There is something very theatrical and cinematic about your compositions. Do you find inspiration in these two areas of artistic expression?
Yes, I come from a background as a professional dancer, choreographer and visual artist, with many years of working in theatres. It has become a deep fascination to explore how we can expand our storytelling practices out and away from traditional blackbox and proscenium theatres. This gradual shift in my own work, has developed skills with digital mediums to grow my practice for dance art-film, and 2D screens, projection mapping etc. More recently I’ve started the deep dive into XR which has migrated my projects with GCA from 2D to 3D formats with full dome and CVR.
To me, the theatre and the cinema are inherently connected. They are powerful amplifiers and channels for broadcasting our stories. Human beings are story telling beings. From the cave painters of the paleolithic, through to cutting edge VR, we have always pursued the liminal, pushed ourselves and our communities towards a greater understanding of our place in the cosmos. This search is a beautiful, ongoing quest for identity and belonging.
Daniel Belton and Good Company Arts, soma_songs_(aarhus_festival_promo) (Original), 2022.
Your artworks have been exhibited at art galleries, museums, public spaces, and architectural facades. Can you elaborate on the differences, at least from your personal perspective, working in the public sphere as opposed to the private gallery sphere?
This is about space, the human relationship to environment, our sense of belonging, and well-being. It is about discovery and returning to something to engage with it in a new way. What do we see? Our perception of an artwork is altered greatly when we augment through scale, light, surface. The ephemeral digital nature of film, especially projected, means that it is a membrane of datum, a digital cloak of light rippling with stories.
When we can identify ourselves in these stories because they are populated by the human in motion, then our awareness also moves to new places. So my works are not didactic, they do not attempt to tell a story in the traditional sense, rather to create an invitation for the audience to connect. This is a personal experience, and each individual will have their own response to an artwork.
I find that when filmed dance appears in unusual sites such as mapped onto building facades – people really engage with it. Perhaps part of this immediate connect is that dance is a universal language.
In this way we can bring a new kind of illumination to a site, and invigorate, catalyse. For my work Line Dances at the Bauhaus University in Weimar, this was a direct link up to Paul Klee’s lithographs inspired by the theatre such as his delicate and humorous “Realm of the Curtain” and “Equilibrist”. It was 2013 with the Genius Loci Weimar Festival, and my first go at projection mapping.

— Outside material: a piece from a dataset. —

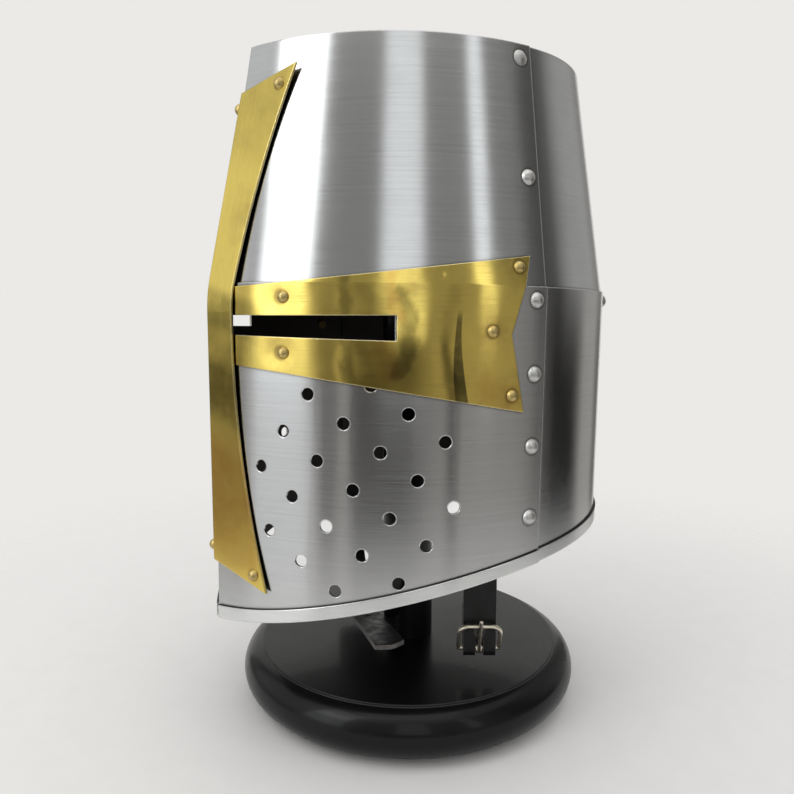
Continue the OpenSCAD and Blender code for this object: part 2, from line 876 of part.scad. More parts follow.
module tongue(a) {
    run = band_run(a) - lace_ring_r;
    rise = lace_z - 12;
    len = sqrt(run * run + rise * rise);
    lean = atan(rise / run);
    rotate([0, 0, a]) translate([0, -lace_ring_r - run, 12]) rotate([lean, 0, 0])
        difference() {
            union() {
                translate([0, 0, -liner_t / 2]) linear_extrude(liner_t) polygon([
                    [-tongue_w / 2, -tongue_root],
                    [tongue_w / 2, -tongue_root],
                    [5, len],
                    [-5, len]]);
                translate([-5, len, 0]) rotate([0, 90, 0])
                    cylinder(h = 10, d = lace_d + 1.4 + 2 * liner_t);
            }
            translate([-8, len, 0]) rotate([0, 90, 0]) cylinder(h = 16, d = lace_d + 1.4);
        }
}

module liner_band() {
    color("saddlebrown") helm_frame() difference() {
        liner_form(0, -liner_down, liner_up);
        liner_form(liner_t, -liner_down - 1, liner_up + 1);
        both_sides() liner_side_station() bore(14);
        liner_rear_stations() bore(14);
    }
}

// the tongues are sewn to the band's inner face
module liner_tongues() {
    color("saddlebrown") helm_frame() intersection() {
        liner_form(liner_t + tongue_gap, -liner_down, top_h - 10);
        translate([0, -helm_y, 0]) for (i = [0 : tongue_n - 1])
            tongue((i + 0.5) * 360 / tongue_n);
    }
}

module liner_lace() {
    color("wheat") helm_frame() translate([0, -helm_y, lace_z])
        rotate_extrude() translate([lace_ring_r, 0]) circle(d = lace_d, $fn = 24);
}

// chin straps

// strip of thickness t to the left of a path
function step_dir(p, i) = let (
    a = p[max(i - 1, 0)],
    b = p[min(i + 1, len(p) - 1)],
    d = b - a) d / norm(d);
function strip(p, t) = concat(
    p,
    [for (i = [len(p) - 1 : -1 : 0])
        let (d = step_dir(p, i)) p[i] + t * [-d[1], d[0]]]);

// place children in the frame of the strap's hanging part: the origin is the
// middle of the buckle's bar, the strap's face looks along +X
module buckle_place() {
    translate([bar_wire_x, buckle_y, bar_wire_z]) rotate([0, 0, -buckle_turn]) children();
}

module buckle_strap() {
    w = buckle_strap_w / 2;
    color("dimgray") difference() {
        union() {
            translate([strap_wall_x - strap_t, strap_riv_wy - w, strap_riv_wz - buckle_tab])
                cube([strap_t, 2 * w, 2 * buckle_tab]);
            hull() {
                translate([strap_wall_x - strap_t, strap_riv_wy - w, strap_riv_wz - buckle_tab])
                    cube([strap_t, 2 * w, 0.5]);
                buckle_place() translate([fold_r - 0.05, -w - 0.05, buckle_rise])
                    cube([strap_t + 0.1, 2 * w + 0.1, 0.5]);
            }
            buckle_place() translate([0, w, 0]) rotate([90, 0, 0])
                linear_extrude(2 * w) union() {
                    translate([fold_r, 0]) square([strap_t, buckle_rise + 0.2]);
                    difference() {
                        circle(r = fold_out);
                        circle(r = fold_r);
                        translate([-20, 0]) square([40, 20]);
                    }
                    translate([-fold_out, 0]) square([strap_t, 25]);
                }
        }
        buckle_place() {
            // slot of the prong
            translate([-10, -2.2, -10]) cube([20, 4.4, 10 + prong_slot]);
            translate([-20, 0, fold_riv_up]) rotate([0, 90, 0])
                cylinder(h = 40, d = shank_d + play);
        }
        helm_frame() strap_station() bore(20);
    }
}

module fold_rivet() {
    color("silver") buckle_place() translate([fold_out, 0, fold_riv_up]) rotate([0, 90, 0])
        difference() {
            union() {
                cylinder(h = 0.7, d = 6.6);
                translate([0, 0, -2 * fold_out - 0.5])
                    cylinder(h = 2 * fold_out + 0.5 + eps, d = shank_d);
                translate([0, 0, -2 * fold_out - 0.9]) cylinder(h = 0.9, d = 6.6);
            }
            translate([0, 0, -1]) cylinder(h = 3, d = 2);
        }
}

// closed wire frame in its own plane: bar along X at y = 0, the rest at y > 0
module wire_frame() {
    h = buckle_h;
    c = frame_corner;
    translate([-frame_half, 0, 0]) rotate([0, 90, 0]) cylinder(h = 2 * frame_half, d = wire_d);
    for (s = [-1, 1]) {
        translate([s * frame_half, 0, 0]) sphere(d = wire_d);
        translate([s * frame_half, 0, 0]) rotate([-90, 0, 0]) cylinder(h = h - c, d = wire_d);
    }
    translate([frame_half - c, h - c, 0]) rotate_extrude(angle = 90)
        translate([c, 0]) circle(d = wire_d);
    translate([-frame_half + c, h - c, 0]) rotate([0, 0, 90]) rotate_extrude(angle = 90)
        translate([c, 0]) circle(d = wire_d);
    translate([-frame_half + c, h, 0]) rotate([0, 90, 0])
        cylinder(h = 2 * (frame_half - c), d = wire_d);
}

module buckle_frame() {
    color("lightgray") buckle_place()
        rotate([0, frame_ang, 0]) rotate([90, 0, 90]) wire_frame();
}

module buckle_prong() {
    out = frame_out + (wire_d + prong_d) / 2 + 0.2;
    up = buckle_h * cos(frame_ang) + 0.5;
    ang = atan(out / up);
    l = sqrt(out * out + up * up) + 5;
    loop_r = wire_d / 2 + 0.2;
    low = asin((loop_r + 0.75) / l);
    color("lightgray") buckle_place()
        rotate([0, ang, 0]) {
            difference() {
                union() {
                    rotate([90, 0, 0]) cylinder(h = 3, r = loop_r + 1.5, center = true);
                    translate([loop_r + 0.75, 0, 0]) rotate([0, -low, 0])
                        cylinder(h = l, d = prong_d);
                }
                rotate([90, 0, 0]) cylinder(h = 8, r = loop_r, center = true);
            }
            translate([loop_r + 0.75, 0, 0]) rotate([0, -low, 0])
                translate([0, 0, l]) sphere(d = prong_d);
        }
}

// place children in the frame of the turned part of the billet
module billet_frame() {
    translate([-strap_wall_x + billet_in, strap_riv_wy, strap_riv_wz])
        rotate([billet_swing, 0, 0]) rotate([0, 0, billet_turn]) children();
}

module billet_strap() {
    n = len(billet_path) - 1;
    w = billet_w / 2;
    color("dimgray") difference() {
        union() {
            translate([-strap_wall_x, strap_riv_wy - w, strap_riv_wz - billet_tab])
                cube([strap_t, 2 * w, 2 * billet_tab]);
            hull() {
                translate([-strap_wall_x, strap_riv_wy - w, strap_riv_wz - billet_tab])
                    cube([strap_t, 2 * w, 0.5]);
                billet_frame() translate([billet_path[0][0], -w, billet_path[0][1]])
                    cube([strap_t, 2 * w, 0.5]);
            }
            billet_frame() difference() {
                translate([0, w, 0]) rotate([90, 0, 0]) linear_extrude(2 * w)
                    polygon(strip(billet_path, strap_t));
                for (i = [0 : belt_hole_n - 1])
                    translate([belt_hole_run + i * belt_hole_step, 0, -110])
                        cylinder(h = 40, d = belt_hole_d);
                // bevelled far corner of the tip
                translate([billet_path[n][0], w, -110]) rotate([0, 0, 30])
                    translate([-8, 0, 0]) cube([20, 12, 60]);
            }
        }
        helm_frame() mirror([1, 0, 0]) strap_station() bore(20);
    }
}

stand_base();
base_felt();
stand_post();
post_screw();
post_pad();
upper_front_plate();
lower_front_plate();
upper_rear_plate();
lower_rear_plate();
crown_plate();
front_rim_left();
front_rim_right();
rear_rim_band();
cross_bar();
cross_arm_left();
cross_arm_right();
bar_rivets();
arm_rivets();
seam_rivets();
crown_rivets();
liner_rivets();
strap_rivets();
rivet_washers();
liner_band();
liner_tongues();
liner_lace();
buckle_strap();
fold_rivet();
buckle_frame();
buckle_prong();
billet_strap();
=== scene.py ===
"""Looks of a great helm on its display stand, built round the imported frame.

Metres, Z up, the helm faces -Y and the wearer's left is +X.
"""

import math

import bmesh
import bpy
from mathutils import Matrix, Vector


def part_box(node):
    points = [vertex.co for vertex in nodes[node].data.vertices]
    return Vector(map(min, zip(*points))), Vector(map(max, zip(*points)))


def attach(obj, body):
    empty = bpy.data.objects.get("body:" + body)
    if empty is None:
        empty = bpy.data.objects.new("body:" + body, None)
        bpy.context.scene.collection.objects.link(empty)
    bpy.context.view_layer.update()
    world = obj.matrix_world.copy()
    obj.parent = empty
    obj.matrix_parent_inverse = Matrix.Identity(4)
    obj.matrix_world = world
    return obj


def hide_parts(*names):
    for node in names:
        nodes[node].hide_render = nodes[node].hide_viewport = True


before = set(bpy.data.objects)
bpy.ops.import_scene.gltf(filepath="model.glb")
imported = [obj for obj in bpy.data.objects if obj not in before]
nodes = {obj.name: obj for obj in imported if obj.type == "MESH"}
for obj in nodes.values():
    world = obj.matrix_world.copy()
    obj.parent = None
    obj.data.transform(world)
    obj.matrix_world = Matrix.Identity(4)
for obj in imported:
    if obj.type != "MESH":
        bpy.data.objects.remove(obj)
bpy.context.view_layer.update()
MM = 0.001

# the helm's own frame: middle of its rear arc at the height of the eye seam
HELM_Y, HELM_Z, HELM_TILT = 0.0208, 0.2427, -1
HELM = Matrix.Translation((0, HELM_Y, HELM_Z)) @ Matrix.Rotation(math.radians(HELM_TILT), 4, "X")

# radius of the rear arc, how far the centres of the two front arcs lie off the middle,
# how much the radius shrinks per metre of height, and the thickness of a plate
HELM_R, NOSE_E, TAPER, PLATE = 0.100, 0.0468, 0.1525, 0.0012
FRONT_R = HELM_R + NOSE_E


# ---------------------------------------------------------------- node helpers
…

Since then we have learnt much, and I have been fortunate with GCA to be invited to many cities to show our work in more unconventional ways, with mapping.
I do love the clarity and purity of a fine gallery or museum space. Artwork can breathe, and when curated well, bodies of work offer incredible insight to public, around an artists practice and oeuvre.
Many of your artworks, including Astrolabe – whakaterenga (Portails), are rendered in black and white and display celestial, astrological compositions. Could you elaborate on the intended reception of these representations?
The monochromatic space is powerful. I find it a natural optical realm in which to create compositions, and to cultivate spatial relationships that are coherent. Integrating the human figure here is also a natural progression for me. Don’t get me wrong, I adore colour! But it must be introduced carefully and deliberately. Human beings are travellers, and our ancestors were largely nomadic. Since we can remember our species have navigated using the stars, and the natural elements which we embrace as part of the vast family of sentient life on Mother Earth. In our shared histories, Indigenous peoples from all around the globe have created maps and charts, and systems to move safely and efficiently from place to place, over land and water. Everywhere we look, there is evidence of knowledge founded in the wisdom of the stars, and the wisdom of living in rhythm with Gaia (Papatūānuku). Certain GCA projects I have directed, such as Astrolabe – Whakaterenga, are about celebrating this. Whakaterenga in te reo translates as “to launch”. In this work, there is a merger of Asian and Pacific Island wisdom, that binds such systems as astronomical charts and stick charts (used in canoes to navigate with the stars). This work as with OneOne is about honouring diversity, and acknowledging the many links that bind us. These pieces are affirmations of the human spirit, of diversity and unity. They speak of the interconnectedness of being.
Daniel Belton, NGURU, 2022.
In many of your works, including NGURU, you reference Māori arts which are an important part of Māori culture. Could you dive deeper into this compelling subject matter and how it facilitates in representing more contemporary media?
In some of my works, those that carry and promote nga taonga pūoro, I have with GCA engaged Māori artists who are practicing musicians, composers, dancers and weavers. Specifically the works are OneOne, Taiao, Astrolabe, Nguru and Ad Parnassum. Although I am not Māori, I have Maori and Samoan cousins. I greatly respect and admire Māori language, arts and culture. When GCA brings in Māori artists to collaborate, they lead in their specific field of expertise, and their mahi (work) is carefully combined into the total artwork and process. We are attentive to protocols (tikanga) and this is reciprocal. For Ad Parnassum -Purapurawhetū there is a focus visually on weaving and the horizontal. The music score created by Dame Gillian Karawe Whitehead (of Ngai Terangi and Tuhoe descent), is a fusion of classical (string quartet) and taonga pūoro (traditional Maori instruments). Of the nine female dance cast, 2 are tangata whenua (which means they are Inidgenous Māori, or have a Māori bloodline). The other 7 dancers make up this multi-cultural team which combines ancestry from Japan, India, the Phillipines, Eastern and Central Europe, Scandinavia, and Fiji. Their dance is contemporary, not traditional, but I do see influences in their work that offer glimpses of each artists cultural ties.